Background: A quadrivalent (types 6, 11, 16, and 18) human papillomavirus (HPV) L1 virus-like-particle (VLP) vaccine has been shown to be 95%-100% effective in preventing cervical and genital disease related to HPV-6, -11, -16, and -18 in 16-26-year-old women naive for HPV vaccine types. Because most women in the general population are sexually active, some will have already been infected with > or =1 HPV vaccine types at the time vaccination is offered. Here, we assessed whether such infected women are protected against disease caused by the remaining HPV vaccine types.
Methods: Two randomized, placebo-controlled trials of the quadrivalent (types 6, 11, 16, and 18) HPV vaccine enrolled 17,622 women without consideration of baseline HPV status. Among women infected with 1-3 HPV vaccine types at enrollment, efficacy against genital disease related to the HPV vaccine type or types for which subjects were naive was assessed.

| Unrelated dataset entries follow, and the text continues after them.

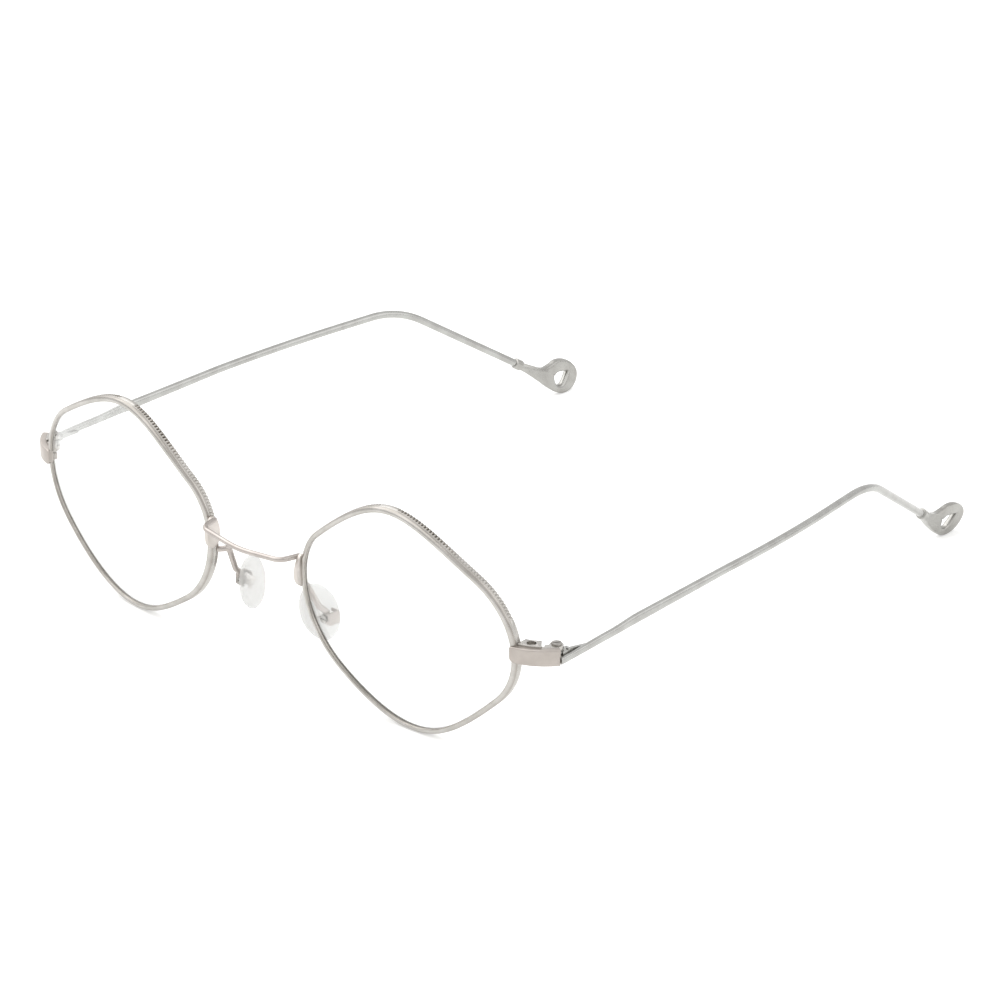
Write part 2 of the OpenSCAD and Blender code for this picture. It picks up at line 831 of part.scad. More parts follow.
rim_left();
rim_right();
lens_left();
lens_right();
closing_block_upper_left();
closing_block_upper_right();
closing_block_lower_left();
closing_block_lower_right();
rim_screw_left();
rim_screw_right();
end_piece_left();
end_piece_right();
hinge_front_left();
hinge_front_right();
hinge_screw_left();
hinge_screw_right();
hinge_temple_left();
hinge_temple_right();
temple_left();
temple_right();
temple_tip_left();
temple_tip_right();
bridge();
bridge_plate_left();
bridge_plate_right();
pad_arm_left();
pad_arm_right();
pad_box_left();
pad_box_right();
pad_screw_left();
pad_screw_right();
pad_core_left();
pad_core_right();
nose_pad_left();
nose_pad_right();
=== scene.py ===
"""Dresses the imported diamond-shape spectacle frame in its finishes, on a white studio table.

All sizes are millimetres unless a name ends in _m. X runs along the front toward the
wearer's left, the front looks to -Y, the temples run to +Y, and Z is up.
"""

from __future__ import annotations

import bisect
import json
import logging
import math
from dataclasses import dataclass
from enum import Enum
from typing import Iterable

import bmesh
import bpy
from bmesh.types import BMesh
from bpy.types import Material, Node, NodeSocket, NodeTree, Object
from mathutils import Matrix, Vector
from mathutils.geometry import intersect_line_line_2d

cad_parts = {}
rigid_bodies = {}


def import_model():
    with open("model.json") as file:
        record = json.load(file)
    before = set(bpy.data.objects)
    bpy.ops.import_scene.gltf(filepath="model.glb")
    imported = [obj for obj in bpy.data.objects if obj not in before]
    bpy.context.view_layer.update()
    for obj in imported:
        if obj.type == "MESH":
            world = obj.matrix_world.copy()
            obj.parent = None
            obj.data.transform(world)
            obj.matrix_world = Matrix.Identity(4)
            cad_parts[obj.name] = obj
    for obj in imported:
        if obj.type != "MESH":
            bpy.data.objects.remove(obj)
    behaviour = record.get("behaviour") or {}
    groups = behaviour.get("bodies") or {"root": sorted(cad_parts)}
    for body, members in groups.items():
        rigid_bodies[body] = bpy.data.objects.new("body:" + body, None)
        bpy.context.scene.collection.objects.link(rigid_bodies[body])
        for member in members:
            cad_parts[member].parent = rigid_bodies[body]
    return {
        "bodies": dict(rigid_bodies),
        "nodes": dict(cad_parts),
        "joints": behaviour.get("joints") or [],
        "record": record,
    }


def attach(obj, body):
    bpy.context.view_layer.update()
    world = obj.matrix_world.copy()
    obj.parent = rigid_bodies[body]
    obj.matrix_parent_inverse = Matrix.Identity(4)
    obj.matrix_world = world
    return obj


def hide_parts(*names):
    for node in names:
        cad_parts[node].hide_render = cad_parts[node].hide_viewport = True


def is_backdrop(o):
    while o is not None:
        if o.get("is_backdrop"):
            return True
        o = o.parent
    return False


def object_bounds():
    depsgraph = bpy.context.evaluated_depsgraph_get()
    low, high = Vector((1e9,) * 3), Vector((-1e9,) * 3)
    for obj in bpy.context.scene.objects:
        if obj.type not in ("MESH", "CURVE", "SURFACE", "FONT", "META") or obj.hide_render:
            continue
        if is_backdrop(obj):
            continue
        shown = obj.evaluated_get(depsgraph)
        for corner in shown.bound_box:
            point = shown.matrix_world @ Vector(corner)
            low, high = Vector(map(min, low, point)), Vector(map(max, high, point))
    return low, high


LOG = logging.getLogger("spectacles")
MM = 0.001
BUMP_M = 0.02 * MM  # height of a finish's bumps at full strength
UP = Vector((0, 0, 1))
FLIP = Vector((-1, 1, 1))
Ring = list[Vector]


class Side(Enum):
    """The wearer's two sides, as the names of nodes and bodies end."""

    LEFT = "left"
    RIGHT = "right"


# Lines and curves


def rotation(degrees: float, axis: str) -> Matrix:
    """Turns things about the X, Y or Z axis."""
    return Matrix.Rotation(math.radians(degrees), 3, axis)


def heading(yaw: float, pitch: float) -> Vector:
    """Direction of a temple stretch that turns inward by yaw and rises by pitch, in degrees."""
    return rotation(yaw, "Z") @ rotation(pitch, "X") @ Vector((0, 1, 0))


def polar(angle: float) -> Vector:
    """Unit vector at an angle in a plane."""
    return Vector((math.cos(angle), math.sin(angle)))


def circle(n: int) -> list[Vector]:
    """Even directions all round in a plane."""
    return [polar(math.tau * k / n) for k in range(n)]


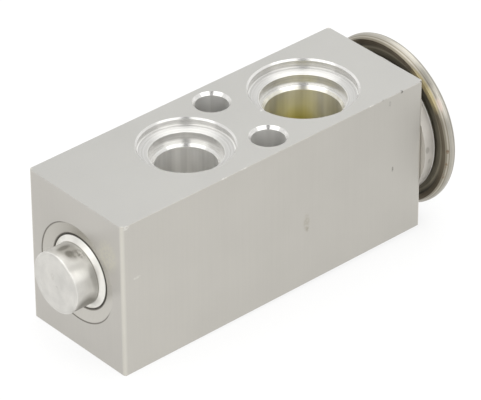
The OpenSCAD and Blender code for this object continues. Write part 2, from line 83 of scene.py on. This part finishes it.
def add(tree, kind, inputs=None, **settings):
    """Adds one node with its settings. An input given as a node or a socket is linked, and any
    other is a value. A node stands for its first output in use."""
    node = tree.nodes.new("ShaderNode" + kind)
    for name, value in settings.items():
        setattr(node, name, value)
    for name, value in (inputs or {}).items():
        if isinstance(value, bpy.types.Node):
            value = next(output for output in value.outputs if output.enabled)
        if isinstance(value, bpy.types.NodeSocket):
            tree.links.new(value, node.inputs[name])
        else:
            node.inputs[name].default_value = value
    return node


def start_material(name):
    """A new material's node tree, and the surface point in millimetres."""
    material = bpy.data.materials.new(name)
    material.use_nodes = True
    tree = material.node_tree
    tree.nodes.clear()
    place = add(tree, "VectorMath", {0: add(tree, "TexCoord").outputs["Object"],
                                     1: (1000, 1000, 1000)}, operation="MULTIPLY")
    return material, tree, place


def give(material, *names):
    """Puts a material on CAD nodes, in the slots they already have."""
    for name in names:
        for slot in nodes[name].material_slots:
            slot.material = material


def spot(tree, place, centre, radii):
    """1 inside an ellipsoid around centre, 0 outside it, with a soft rim."""
    offset = add(tree, "VectorMath", {0: place, 1: centre}, operation="SUBTRACT")
    reach = add(tree, "VectorMath", {0: offset, 1: radii}, operation="DIVIDE")
    length = add(tree, "VectorMath", {0: reach}, operation="LENGTH")
    return add(tree, "MapRange", {"Value": length, "From Min": 1.0, "From Max": 0.55})


def nearest_hole(tree, place):
    """The holes that a point is nearest to: the suction port at +X, otherwise the outlet at the
    top or the inlet underneath, and the bolt hole on its own side. port and bolt are the ways
    to the point from their axes."""
    x, y, z = add(tree, "SeparateXYZ", {0: place}).outputs
    suction = add(tree, "Math", {0: x, 1: SUCTION_FROM}, operation="GREATER_THAN")
    upper = add(tree, "Math", {0: z, 1: INLET_BELOW}, operation="GREATER_THAN")
    liquid_x = add(tree, "Mix", {"Factor": upper, "A": INLET_X, "B": OUTLET_X})
    port_x = add(tree, "Mix", {"Factor": suction, "A": liquid_x, "B": SUCTION_X})
    mouth = add(tree, "Mix", {"Factor": suction, "A": LIQUID_MOUTH, "B": SUCTION_MOUTH})
    port = add(tree, "CombineXYZ", {
        "X": add(tree, "Math", {0: x, 1: port_x}, operation="SUBTRACT"), "Y": y})
    port_radius = add(tree, "VectorMath", {0: port}, operation="LENGTH")
    in_port = add(tree, "Math", {0: port_radius, 1: mouth}, operation="LESS_THAN")

    bolt_y = add(tree, "Math", {0: add(tree, "Math", {0: y}, operation="SIGN"), 1: BOLT_Y},
                 operation="MULTIPLY")
    bolt = add(tree, "CombineXYZ", {
        "X": x, "Y": add(tree, "Math", {0: y, 1: bolt_y}, operation="SUBTRACT")})
    in_bolt = add(tree, "Math", {0: add(tree, "VectorMath", {0: bolt}, operation="LENGTH"),
                                 1: BOLT_MOUTH}, operation="LESS_THAN")
    return SimpleNamespace(
        suction=suction, mouth=mouth, port=port, port_radius=port_radius, in_port=in_port,
        bolt=bolt, in_bolt=in_bolt,
        in_either=add(tree, "Math", {0: in_port, 1: in_bolt}, operation="MAXIMUM"))


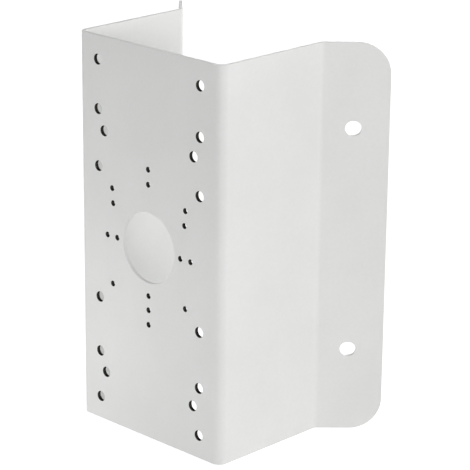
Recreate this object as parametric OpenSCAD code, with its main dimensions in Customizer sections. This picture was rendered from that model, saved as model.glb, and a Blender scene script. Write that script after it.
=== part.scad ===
// Corner mount bracket for a security camera, folded from one sheet of steel.
// The plate carries the camera, the two side walls stand it off the building,
// and the flanges lie on the two outside walls that meet at the corner.
// Origin: centre of the cable opening, on the front face of the plate.
// +X runs across the plate, -Y points out of its front face and +Z is up.

/* [Sheet] */
// Thickness of the coated sheet
sheet_t = 2.5; // [1.5:0.1:3]
// Radius inside every fold
fold_r = 3.5; // [1:0.5:6]
// Height of the bracket, along its folds
height = 250; // [232:1:400]

/* [Plate and side walls] */
// Width of the plate over the outside of the side walls
plate_w = 124; // [112:1:200]
// Depth from the front face to the corner line of the rear fold
wall_depth = 85.5; // [20:0.5:160]

/* [Flanges] */
// Angle of the building's corner that the two flanges fit
corner_angle = 90; // [70:1:120]
// Width of a flange from the corner line of its fold to its free edge
flange_w = 41.5; // [28:0.5:80]
// Radius of the flange's free corners
flange_corner_r = 20; // [2:1:36]
// Width of a fixing slot, across its length
slot_w = 9; // [4:0.5:14]
// Length of a fixing slot, end to end across the flange
slot_l = 10; // [9.5:0.5:24]
// Distance from the corner line of the fold to the middle of the slots
slot_in = 19.5; // [10:0.5:30]
// Height between the upper and the lower slot
slot_spacing = 143; // [60:1:190]

/* [Cable opening] */
// Diameter of the cable opening
cable_d = 45; // [20:1:50]

/* [Large screw holes] */
// Diameter of a large hole, the tapping size for an M8 screw
large_d = 6.8; // [4:0.1:8.5]
// Distance across the plate between the two columns
column_spacing = 88; // [72:1:96]
// Distance of the outermost rows from the top and bottom edges
outer_row_edge = 15; // [8:0.5:17]
// Height between the middle rows
middle_rows = 158; // [120:1:180]
// Height between the innermost rows
inner_rows = 85.5; // [70:0.5:110]
// Distance across the plate between the set-in holes
set_in_spacing = 77.5; // [70:0.5:84]
// Height between the set-in rows
set_in_rows = 158; // [150:1:166]
// Drop of the set-in rows below the middle of the plate
set_in_drop = 13; // [8:0.5:22]

/* [Small screw holes] */
// Diameter of a small hole, the tapping size for an M4 screw
small_d = 3.3; // [2:0.1:4.2]
// Width of the four-hole square
square_w = 64; // [52:1:74]
// Height of the four-hole square
square_h = 62; // [58:1:66]
// Width of the pair inside the top of the square
top_pair_w = 62.5; // [56:0.5:76]
// Rise of that pair above the middle of the plate
top_pair_rise = 21.5; // [8:0.5:25]
// Width of the near pair level with the cable opening
near_pair_w = 55.5; // [52:0.5:64]
// Width of the far pair level with the cable opening
far_pair_w = 73; // [69:0.5:78]
// Height of the near pair on the upright centre line
near_pair_h = 80.5; // [74:0.5:90]
// Height of the far pair on the upright centre line
far_pair_h = 99.5; // [92:0.5:130]

/* [Hidden] */
$fn = 96;

// Angle that each side wall is folded back from the plate
wall_turn = 90;
// Angle that each flange is folded out of the line of its side wall
flange_turn = corner_angle / 2;
// Radius outside every fold
fold_outer_r = fold_r + sheet_t;
// Length that a fold takes from its corner line, outside and inside the fold
outer_setback = fold_outer_r * tan(wall_turn / 2);
inner_setback = fold_r * tan(flange_turn / 2);
// Flat widths left between the folds
plate_flat = plate_w - 2 * outer_setback;
wall_flat = wall_depth - outer_setback - inner_setback;
flange_flat = flange_w - inner_setback;
// Height between the outermost rows
outer_rows = height - 2 * outer_row_edge;
// How much the stretched sheet is thinner on each face of a fold
fold_thinning = 0.005;
// Angle by which a fold runs on into the flat sheet at either end
fold_lap = 0.5;
// Extra length of strips and folds at each end, before they are trimmed
trim = 10;
strip_height = height + 2 * trim;

// Puts a copy of its children at each end of a line across the sheet
module pair_across(spacing) {
    for (x = [-spacing / 2, spacing / 2]) translate([x, 0]) children();
}

// Puts a copy of its children at each end of an upright line
module pair_upright(spacing) {
    for (y = [-spacing / 2, spacing / 2]) translate([0, y]) children();
}

// Puts a copy of its children at the four corners of a rectangle
module four_corners(w, h) {
    pair_across(w) pair_upright(h) children();
}

// Large holes: three rectangles on two columns, and a fourth set in and lower
module large_holes() {
    for (rows = [outer_rows, middle_rows, inner_rows])
        four_corners(column_spacing, rows) circle(d = large_d);
    translate([0, -set_in_drop])
        four_corners(set_in_spacing, set_in_rows) circle(d = large_d);
}

// Small holes: the screw patterns of light cameras, around the cable opening
module small_holes() {
    four_corners(square_w, square_h) circle(d = small_d);
    translate([0, -square_h / 2]) circle(d = small_d);
    translate([0, top_pair_rise]) pair_across(top_pair_w) circle(d = small_d);
    for (spacing = [near_pair_w, far_pair_w]) pair_across(spacing) circle(d = small_d);
    for (spacing = [near_pair_h, far_pair_h]) pair_upright(spacing) circle(d = small_d);
}

// Cut-outs of the plate: the cable opening and all the screw holes
module plate_cuts() {
    circle(d = cable_d);
    large_holes();
    small_holes();
}

// What is cut from a flange's upper free corner to round it
module corner_cut() {
    translate([flange_flat - flange_corner_r, height / 2 - flange_corner_r])
        difference() {
            square(2 * flange_corner_r);
            circle(r = flange_corner_r);
        }
}

// A slot with round ends, lying across the flange
module slot() {
    pair_across(slot_l - slot_w) circle(d = slot_w);
    square([slot_l - slot_w, slot_w], center = true);
}

// Cut-outs of a flange: its two rounded corners and its two slots
module flange_cuts() {
    corner_cut();
    mirror([0, 1]) corner_cut();
    translate([slot_in - inner_setback, 0]) pair_upright(slot_spacing) slot();
}

// Turns a flat outline into a cutter that goes right through upright sheet
module through_sheet() {
    translate([0, 2 * sheet_t, 0])
        rotate([90, 0, 0])
            linear_extrude(3 * sheet_t) children();
}

// A strip of upright sheet, its front face at y = 0
module strip(width) {
    translate([0, 0, -strip_height / 2]) cube([width, sheet_t, strip_height]);
}

// A fold around the z axis, from one direction on, with the hollow side inwards
module fold(turn, from) {
    translate([0, 0, -strip_height / 2])
        rotate_extrude(angle = turn + 2 * fold_lap, start = from - fold_lap)
            translate([fold_r + fold_thinning, 0])
                square([sheet_t - 2 * fold_thinning, strip_height]);
}

// Moves its children past a fold that turns away from the sheet's front face
module past_fold_back(turn) {
    translate([0, fold_outer_r, 0]) rotate(turn)
        translate([0, -fold_outer_r, 0]) children();
}

// Moves its children past a fold that turns towards the sheet's front face
module past_fold_out(turn) {
    translate([0, -fold_r, 0]) rotate(-turn)
        translate([0, fold_r, 0]) children();
}

// Moves its children to the start of the right side wall's flat part
module on_side_wall() {
    translate([plate_flat / 2, 0, 0]) past_fold_back(wall_turn) children();
}

// Moves its children to the start of the right flange's flat part
module on_flange() {
    on_side_wall() translate([wall_flat, 0, 0]) past_fold_out(flange_turn) children();
}

// Right half of the folded sheet, before it is trimmed and cut
module folded_half() {
    strip(plate_flat / 2);
    translate([plate_flat / 2, fold_outer_r, 0]) fold(wall_turn, from = -90);
    on_side_wall() {
        strip(wall_flat);
        translate([wall_flat, -fold_r, 0]) fold(flange_turn, from = 90 - flange_turn);
    }
    on_flange() strip(flange_flat);
}

// Everything within the bracket's height
module height_band() {
    reach = plate_w + wall_depth + flange_w;
    cube([2 * reach, 2 * reach, height], center = true);
}

// The whole bracket, one piece of powder-coated sheet steel
module bracket() {
    color([0.93, 0.93, 0.91]) difference() {
        intersection() {
            union() {
                folded_half();
                mirror([1, 0, 0]) folded_half();
            }
            height_band();
        }
        through_sheet() plate_cuts();
        on_flange() through_sheet() flange_cuts();
        mirror([1, 0, 0]) on_flange() through_sheet() flange_cuts();
    }
}

bracket();
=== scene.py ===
# %% [markdown]
# # A folded corner mount bracket
#
# The object is one sheet of steel, cut flat, folded along four upright lines and coated white.
# The plate in the middle carries a security camera, the two side walls stand it off the building
# and the two flanges lie on the walls that meet at the building's corner.
# The CAD frame already holds the true outline, folds and holes.
# This lesson adds what the eye looks for on such a part: softly rounded coated edges, a satin
# powder coat with its fine orange peel, and the dark bare metal inside the screw holes.

# %% Load the fixed model
import math

import bmesh
import bpy
from mathutils import Matrix, Vector


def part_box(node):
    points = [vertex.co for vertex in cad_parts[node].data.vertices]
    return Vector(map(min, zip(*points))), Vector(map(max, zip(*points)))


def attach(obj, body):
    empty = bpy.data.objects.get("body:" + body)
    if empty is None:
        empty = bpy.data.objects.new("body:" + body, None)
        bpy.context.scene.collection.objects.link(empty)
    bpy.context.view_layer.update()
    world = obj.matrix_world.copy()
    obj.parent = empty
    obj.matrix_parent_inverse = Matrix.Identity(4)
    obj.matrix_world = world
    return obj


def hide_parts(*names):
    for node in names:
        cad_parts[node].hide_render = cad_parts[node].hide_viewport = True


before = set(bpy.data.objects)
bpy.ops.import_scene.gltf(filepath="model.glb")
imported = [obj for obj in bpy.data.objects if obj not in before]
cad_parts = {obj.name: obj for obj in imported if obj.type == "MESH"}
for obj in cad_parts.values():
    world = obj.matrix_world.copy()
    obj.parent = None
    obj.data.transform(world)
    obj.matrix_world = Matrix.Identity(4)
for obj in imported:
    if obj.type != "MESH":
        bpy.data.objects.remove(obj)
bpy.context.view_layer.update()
for name in ("Cube", "Light", "Camera"):
    if name in bpy.data.objects:
        bpy.data.objects.remove(bpy.data.objects[name])
print("CAD nodes:", sorted(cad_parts))

# %% [markdown]
# ## The sheet as bent metal
#
# The frame's mesh is a heap of loose triangles with knife-sharp edges.
# Real sheet edges are deburred and then buried in powder coat, so light catches them
# as a soft line.
# The sheet could be modelled again from a cube, but its sixteen large and fifteen small holes are
# already in their places, so a copy of the frame's mesh is the better start.
# Welding closes the triangles into one skin, and a limited dissolve turns each flat side
# back into one clean face, so that the bevel later meets no stray edges.

# %% Copy the sheet and weld its skin
MM = 0.001
WELD = 0.02 * MM
FLAT = math.radians(0.6)

bracket_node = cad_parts["bracket"]
bpy.ops.object.select_all(action="DESELECT")
bracket_node.select_set(True)
bpy.context.view_layer.objects.active = bracket_node
bpy.ops.object.duplicate()
sheet = bpy.context.active_object
sheet.name = "folded_sheet"
sheet.parent = None
bpy.ops.object.mode_set(mode="EDIT")
bpy.ops.mesh.select_all(action="SELECT")
bpy.ops.mesh.customdata_custom_splitnormals_clear()
bpy.ops.mesh.remove_doubles(threshold=WELD)
bpy.ops.mesh.dissolve_limited(angle_limit=FLAT)
bpy.ops.object.mode_set(mode="OBJECT")
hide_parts("bracket")
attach(sheet, "root")
print("welded sheet:", len(sheet.data.vertices), "points,", len(sheet.data.polygons), "faces")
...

Results: Vaccination was 100% effective (95% confidence interval [CI], 79%-100%) in preventing incident cervical intraepithelial neoplasia 2 or 3 or cervical adenocarcinoma in situ caused by the HPV type or types for which the women were negative at enrollment. Efficacy for preventing vulvar or vaginal HPV-related lesions was 94% (95% CI, 81%-99%).
Conclusions: Among women positive for 1-3 HPV vaccine types before vaccination, the quadrivalent HPV vaccine protected against neoplasia caused by the remaining types. These results support vaccination of the general population without prescreening.